Organosilicon Chemistry at High Temperatures

Developing a detailed understanding of the reaction paths involved in the early stages of the pyrolysis and oxidation of siloxanes and silanols at temperatures and pressures relevant to flame synthesis and power generation
Examples of silicon nanoparticle precursors

The goal of this project is to investigate the fundamental gas phase chemistry of silicon nanoparticle precursors. The work at Argonne is part of a joint project with Prof. Margaret Wooldridge at the University of Michigan. We have complementary experimental methods that allow a broader range of studies to be performed than could be achieved individually. Siloxanes and silanols are common precursors and in flames rapidly create silicon nanoparticles. These can be desirable or problematic. For example, flame synthesis is a major industrial process creating commodity and exotic silicon-based materials whereas traces of siloxanes and silanols in biogases lead to fouling of power generation equipment with silicon nanoparticles.  The overarching goal is to develop a detailed understanding of the reaction paths involved in the early stages of the pyrolysis and oxidation of siloxanes and silanols at temperatures and pressures relevant to flame synthesis and power generation and understand the chemistry sufficiently well to guide the gas phase synthesis of nanoparticles with customized properties. This project is experimental in nature and utilizes unique shock tube facilities at Argonne to create the necessary reaction environments. 

The experimental studies exploit our experience with gas phase hydrocarbon chemistry to investigating the gas phase chemistry of silicon containing species. There are few, if any, parallels between the C and Si chemistries but the experimental methods we have developed for carbonaceous systems are entirely applicable to Si systems.

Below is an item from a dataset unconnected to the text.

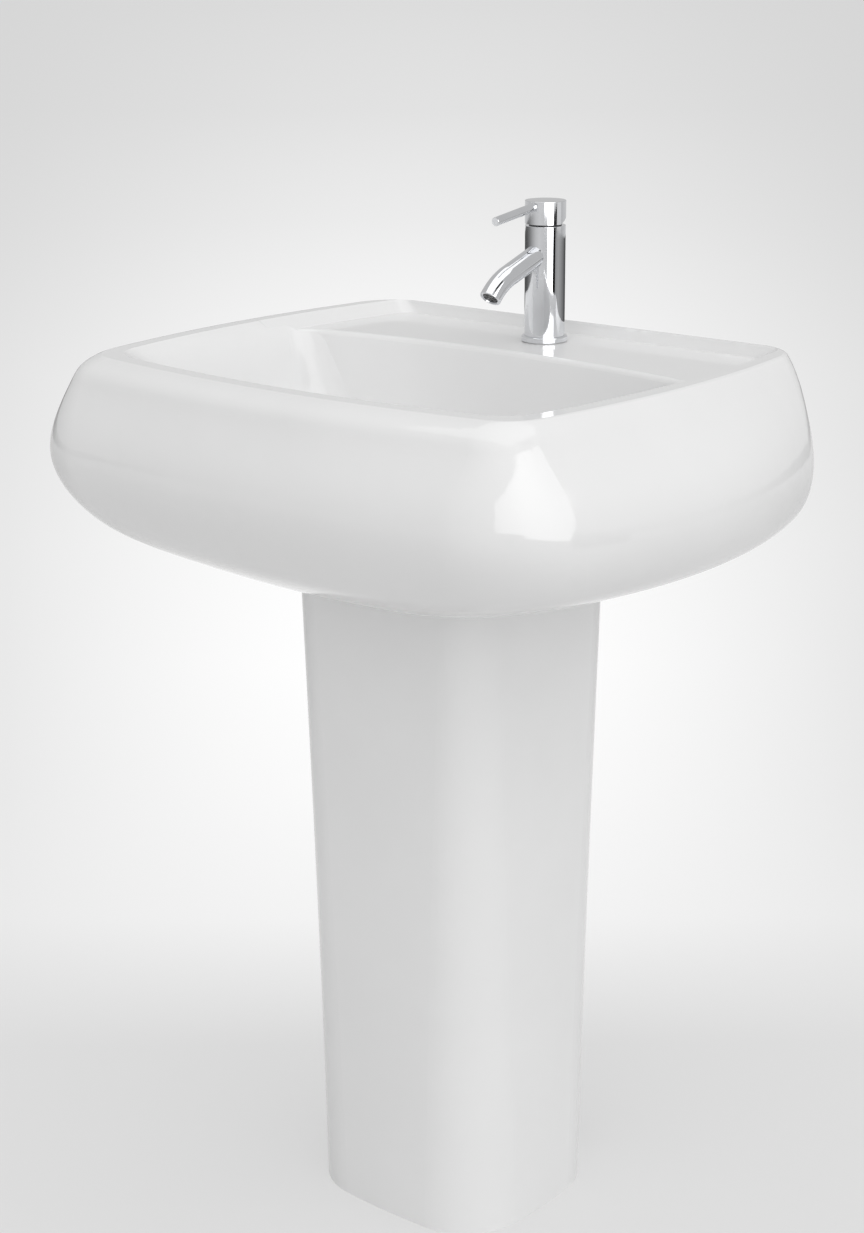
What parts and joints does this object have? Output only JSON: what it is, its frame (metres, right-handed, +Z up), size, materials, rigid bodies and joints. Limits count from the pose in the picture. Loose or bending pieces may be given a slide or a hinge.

  • Unique shock tube methods provide well-defined high temperature reaction environments with pressures that can be varied over several orders of magnitude allowing detailed mechanisms to be developed.
  • Optical and mass spectrometric detection methods provide complementary probes of the reaction environments.
  • The project is broadening to include theoretical investigations of potential reaction pathways and theoretical calculations of key thermochemical properties.